When to Use Degrees vs Radians
The choice between degrees and radians depends on the context and the specific requirements of the calculation or application.
Using Degrees
- Common in everyday applications and basic geometry
- Easier to understand for beginners
- Used in navigation, surveying, and some engineering fields
Using Radians
- More natural in advanced mathematics and physics
- Used in calculus, trigonometric functions, and complex analysis
- Simplifies many formulas and calculations
Conversion Context
When working with trigonometric functions in programming or scientific calculators, be aware that some functions (like JavaScript's Math.sin()) use radians by default. Always check the documentation for your specific tool or context.
Examples of Degree to Radian Conversion
Let's look at some practical examples to illustrate the conversion process.
Example 1: Converting 45 Degrees to Radians
Using the formula:
Calculation
radians = 45 × (π / 180) ≈ 45 × 0.0174533 ≈ 0.7854 radians
So, 45 degrees is approximately 0.7854 radians.

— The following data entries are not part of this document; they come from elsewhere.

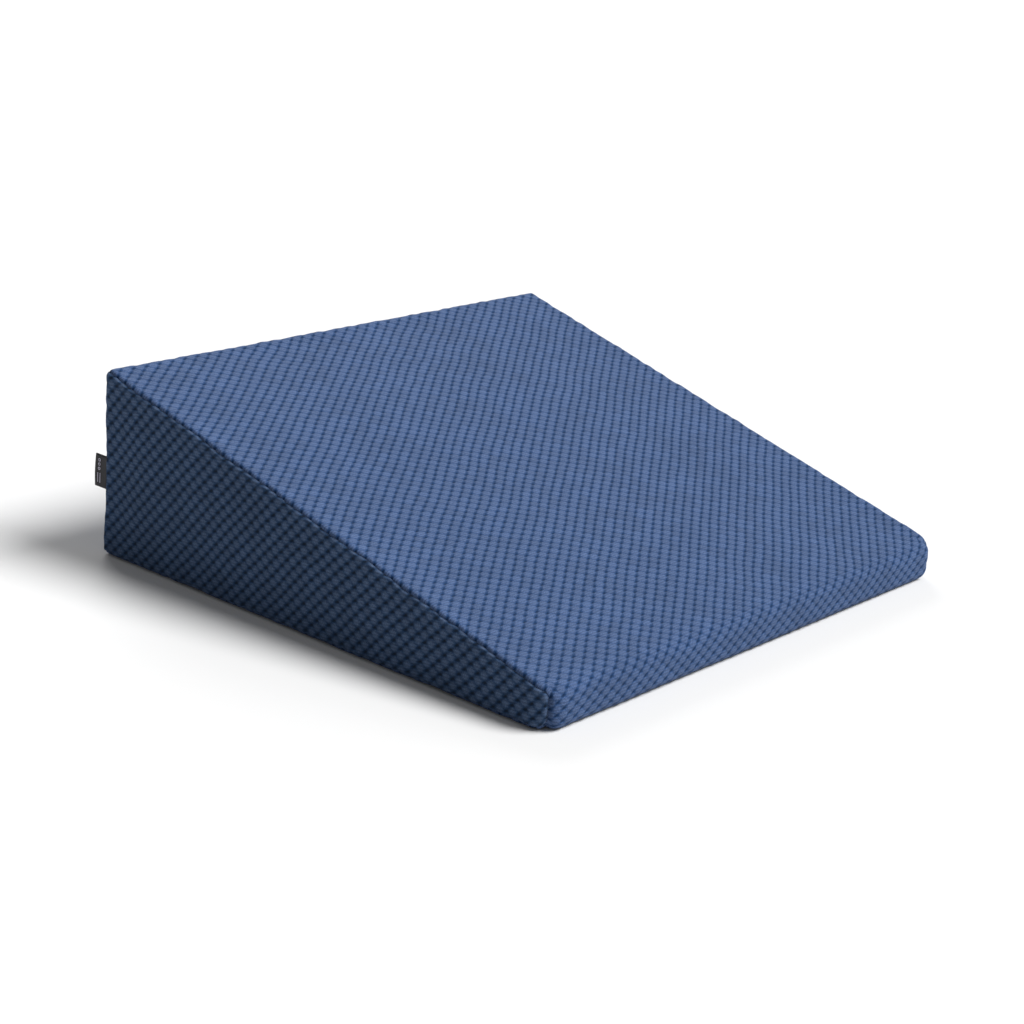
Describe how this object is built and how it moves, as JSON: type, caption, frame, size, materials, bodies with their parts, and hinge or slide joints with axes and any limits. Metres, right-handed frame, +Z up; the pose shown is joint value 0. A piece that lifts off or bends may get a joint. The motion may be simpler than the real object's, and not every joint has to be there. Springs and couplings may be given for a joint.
{
  "type": "foam wedge cushion",
  "caption": "Sloping foam wedge cushion in a removable padded-knit cover, thin rounded nose, thick end closed by a zip with a sliding pull.",
  "frame": {"origin": "on the floor at the middle of the base, where the underside rests", "axes": "+Z up, X across the width, +Y towards the thick end with the zip, -Y towards the thin nose"},
  "size_m": [0.6, 0.532, 0.1682],
  "materials": {
    "base_foam": "matte",
    "comfort_foam": "matte",
    "knit_cover": "padded knit with oval pads",
    "zip_tape": "woven",
    "zip_coil": "satin",
    "zip_metal": "satin",
    "thread": "matte",
    "label": "woven satin"
  },
  "bodies": {
    "cushion": {"foam_base": "base_foam", "comfort_foam_layer": "comfort_foam", "top_panel": "knit_cover", "bottom_panel": "knit_cover", "left_side_panel": "knit_cover", "right_side_panel": "knit_cover", "rear_panel_upper": "knit_cover", "rear_panel_lower": "knit_cover", "zip_tape_upper": "zip_tape", "zip_tape_lower": "zip_tape", "zip_coil_upper": "zip_coil", "zip_coil_lower": "zip_coil", "zip_end_tack_left": "thread", "zip_end_tack_right": "thread", "zip_stitching_upper": "thread", "zip_stitching_lower": "thread", "seam_thread_left": "thread", "seam_thread_right": "thread", "seam_thread_rear_top": "thread", "seam_thread_rear_base": "thread", "seam_thread_nose_base": "thread", "side_label": "label"},
    "slider": {"zip_slider": "zip_metal"},
    "pull_tab": {"zip_pull_tab": "zip_metal"}
  },
  "joints": [
    {"name": "zip_slide", "type": "slide", "parent": "cushion", "child": "slider", "axis": [-1, 0, 0], "range_m": [0, 0.52]},
    {"name": "pull_tab_hinge", "type": "hinge", "parent": "slider", "child": "pull_tab", "pos_m": [0.2675, 0.2618, 0.042], "axis": [0, 0, -1], "range_deg": [0, 178]}
  ]
}
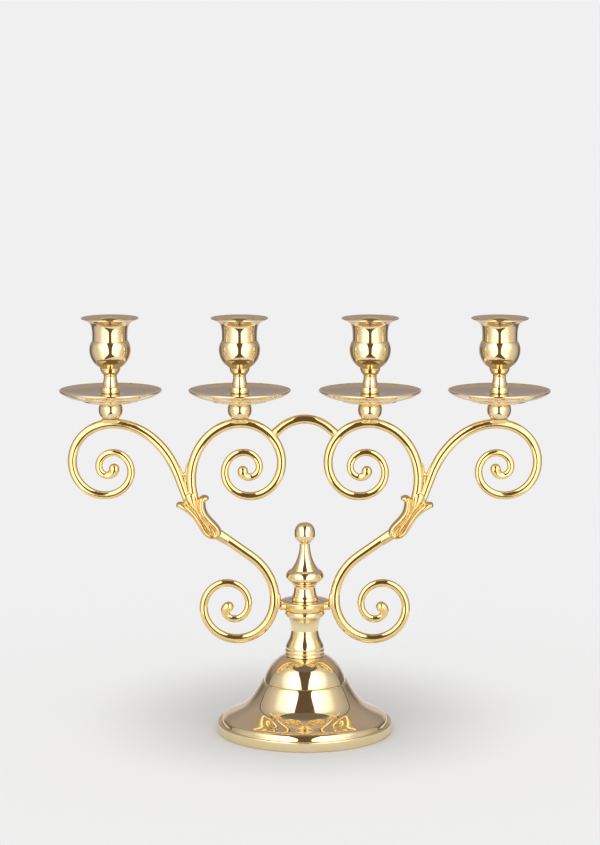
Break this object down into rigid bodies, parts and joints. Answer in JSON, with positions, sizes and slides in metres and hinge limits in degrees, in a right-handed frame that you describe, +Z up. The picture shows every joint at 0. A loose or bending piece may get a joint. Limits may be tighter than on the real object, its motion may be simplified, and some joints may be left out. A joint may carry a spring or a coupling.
{
  "type": "tabletop candelabra",
  "caption": "Polished brass tabletop candelabra: candle cups over drip pans on scrolled arms, joined by leafy calyxes to a turned stem with a finial, on a bell-shaped foot.",
  "frame": {"origin": "on the table, at the centre of the foot's underside", "axes": "+X along the row of lights, +Z up, the arms lie in the XZ plane"},
  "size_m": [0.3316, 0.1194, 0.285],
  "materials": {
    "turned_brass": "turned, polished and clear lacquered, pale gold",
    "cast_brass": "cast and hand polished, deeper yellow gold",
    "zinc_steel": "zinc plated threaded steel"
  },
  "bodies": {
    "root": {"base_skirt": "turned_brass", "base_dome": "turned_brass", "base_washer": "zinc_steel", "base_nut": "zinc_steel", "tie_rod": "zinc_steel", "stem_column": "turned_brass", "crossbar": "cast_brass", "cap_disc": "turned_brass", "finial": "turned_brass", "lower_scroll_left": "cast_brass", "lower_scroll_right": "cast_brass", "calyx_left": "cast_brass", "calyx_right": "cast_brass", "outer_scroll_left": "cast_brass", "outer_scroll_right": "cast_brass", "inner_scroll_left": "cast_brass", "inner_scroll_right": "cast_brass", "top_arch": "cast_brass", "light_stud_outer_left": "zinc_steel", "ball_knob_outer_left": "turned_brass", "light_stud_inner_left": "zinc_steel", "ball_knob_inner_left": "turned_brass", "light_stud_inner_right": "zinc_steel", "ball_knob_inner_right": "turned_brass", "light_stud_outer_right": "zinc_steel", "ball_knob_outer_right": "turned_brass"},
    "pan_outer_left": {"drip_pan_outer_left": "turned_brass"},
    "cup_outer_left": {"candle_cup_outer_left": "turned_brass"},
    "pan_inner_left": {"drip_pan_inner_left": "turned_brass"},
    "cup_inner_left": {"candle_cup_inner_left": "turned_brass"},
    "pan_inner_right": {"drip_pan_inner_right": "turned_brass"},
    "cup_inner_right": {"candle_cup_inner_right": "turned_brass"},
    "pan_outer_right": {"drip_pan_outer_right": "turned_brass"},
    "cup_outer_right": {"candle_cup_outer_right": "turned_brass"}
  },
  "joints": [
    {"name": "unscrew_turn_outer_left", "type": "hinge", "parent": "root", "child": "pan_outer_left", "pos_m": [-0.1312, 0, 0.2339], "axis": [0, 0, 1], "range_deg": [0, 9000]},
    {"name": "unscrew_lift_outer_left", "type": "slide", "parent": "pan_outer_left", "child": "cup_outer_left", "axis": [0, 0, 1], "range_m": [0, 0.0175]},
    {"name": "unscrew_turn_inner_left", "type": "hinge", "parent": "root", "child": "pan_inner_left", "pos_m": [-0.044, 0, 0.2339], "axis": [0, 0, 1], "range_deg": [0, 9000]},
    {"name": "unscrew_lift_inner_left", "type": "slide", "parent": "pan_inner_left", "child": "cup_inner_left", "axis": [0, 0, 1], "range_m": [0, 0.0175]},
    {"name": "unscrew_turn_inner_right", "type": "hinge", "parent": "root", "child": "pan_inner_right", "pos_m": [0.044, 0, 0.2339], "axis": [0, 0, 1], "range_deg": [0, 9000]},
    {"name": "unscrew_lift_inner_right", "type": "slide", "parent": "pan_inner_right", "child": "cup_inner_right", "axis": [0, 0, 1], "range_m": [0, 0.0175]},
    {"name": "unscrew_turn_outer_right", "type": "hinge", "parent": "root", "child": "pan_outer_right", "pos_m": [0.1312, 0, 0.2339], "axis": [0, 0, 1], "range_deg": [0, 9000]},
    {"name": "unscrew_lift_outer_right", "type": "slide", "parent": "pan_outer_right", "child": "cup_outer_right", "axis": [0, 0, 1], "range_m": [0, 0.0175]}
  ],
  "couplings": [
    {"joint": "unscrew_lift_outer_left", "follows": "unscrew_turn_outer_left", "m_per_rad": 0.00011141},
    {"joint": "unscrew_lift_inner_left", "follows": "unscrew_turn_inner_left", "m_per_rad": 0.00011141},
    {"joint": "unscrew_lift_inner_right", "follows": "unscrew_turn_inner_right", "m_per_rad": 0.00011141},
    {"joint": "unscrew_lift_outer_right", "follows": "unscrew_turn_outer_right", "m_per_rad": 0.00011141}
  ]
}
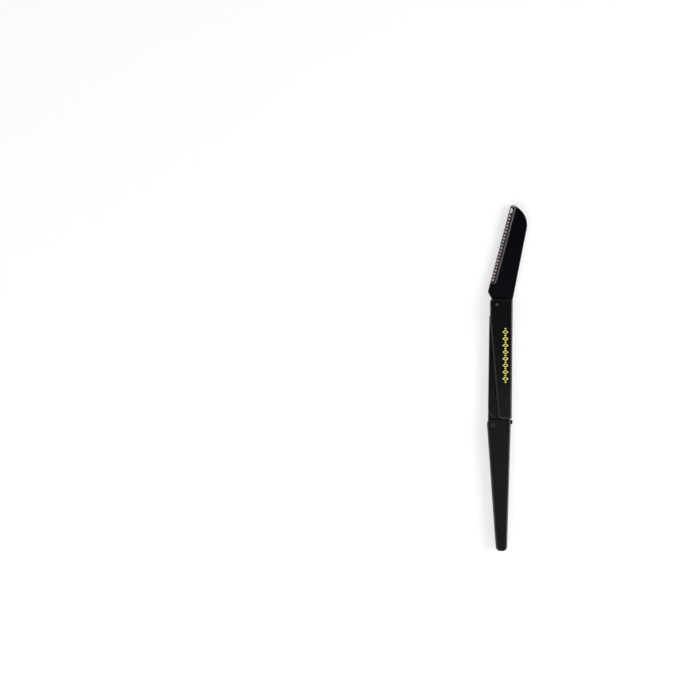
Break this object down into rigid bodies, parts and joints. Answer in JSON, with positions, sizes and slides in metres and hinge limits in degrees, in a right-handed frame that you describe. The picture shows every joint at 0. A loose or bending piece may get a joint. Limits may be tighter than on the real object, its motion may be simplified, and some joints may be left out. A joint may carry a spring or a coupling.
{
  "type": "folding eyebrow razor",
  "caption": "Slim brow razor that folds in three sections: a head with a straight blade behind a perforated guard, a flat slotted sheath, and a tapered tail that closes over both.",
  "frame": {"origin": "middle of the sheath's back face, on which the razor lies", "axes": "+Y along the sheath from the tail to the head, +Z out of the front face, +X towards the closed side of the sheath"},
  "size_m": [0.0188, 0.163, 0.0056],
  "materials": {
    "sheath_plastic": "satin moulded black",
    "head_plastic": "gloss moulded black",
    "tail_plastic": "satin moulded black",
    "blade_steel": "ground edge on a brushed strip",
    "guard_steel": "thin polished foil",
    "head_pin_metal": "blackened steel, polished on the dome",
    "tail_pin_metal": "blackened steel",
    "washer_plastic": "dark nylon"
  },
  "bodies": {
    "sheath": {"sheath_front_shell": "sheath_plastic", "sheath_back_shell": "sheath_plastic", "head_pivot_pin": "head_pin_metal", "head_pivot_cap": "head_pin_metal", "head_washer_front": "washer_plastic", "head_washer_back": "washer_plastic"},
    "head": {"head_front_carrier": "head_plastic", "head_back_carrier": "head_plastic", "blade": "blade_steel", "blade_guard": "guard_steel"},
    "tail": {"tail_front_shell": "tail_plastic", "tail_back_shell": "tail_plastic", "tail_pivot_pin": "tail_pin_metal", "tail_pivot_cap": "tail_pin_metal", "tail_washer_front": "washer_plastic", "tail_washer_back": "washer_plastic"}
  },
  "joints": [
    {"name": "head_fold", "type": "hinge", "parent": "sheath", "child": "head", "pos_m": [-0.00179, 0.0254, 0.0027], "axis": [0, 0, 1], "range_deg": [0, 193.4]},
    {"name": "tail_fold", "type": "hinge", "parent": "sheath", "child": "tail", "pos_m": [-0.0036, -0.0314, 0.0027], "axis": [0, 0, 1], "range_deg": [-179.3, 0]}
  ]
}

Example 2: Converting 120 Degrees to Radians
Using the formula:
Calculation
radians = 120 × (π / 180) ≈ 120 × 0.0174533 ≈ 2.0944 radians
So, 120 degrees is approximately 2.0944 radians.
Example 3: Converting 225 Degrees to Radians
Using the formula:
Calculation
radians = 225 × (π / 180) ≈ 225 × 0.0174533 ≈ 3.9269 radians
So, 225 degrees is approximately 3.9269 radians.
FAQ
Why do we need to convert between degrees and radians?
Different fields and applications use different units of angular measurement. Degrees are more intuitive for everyday use, while radians are more mathematically convenient for advanced calculations. Conversion allows you to work with the most appropriate unit for your specific needs.
Is there a quick way to remember the conversion factor?
Yes! Remember that 180 degrees is equal to π radians. Therefore, to convert degrees to radians, you multiply by π and divide by 180, which simplifies to multiplying by π/180. This relationship is fundamental to the conversion process.
Can I use this calculator for reverse conversion (radians to degrees)?
Yes, the same calculator can be used for reverse conversion. The formula for converting radians to degrees is degrees = radians × (180 / π). Simply enter your radian value and the calculator will provide the equivalent degree measurement.
What is the difference between a degree and a radian?
A degree is a unit of angular measurement based on the division of a circle into 360 equal parts. A radian is an angular unit based on the radius of a circle, where 1 radian is the angle subtended at the center of a circle by an arc equal in length to the radius. This fundamental difference leads to the need for conversion between the two units.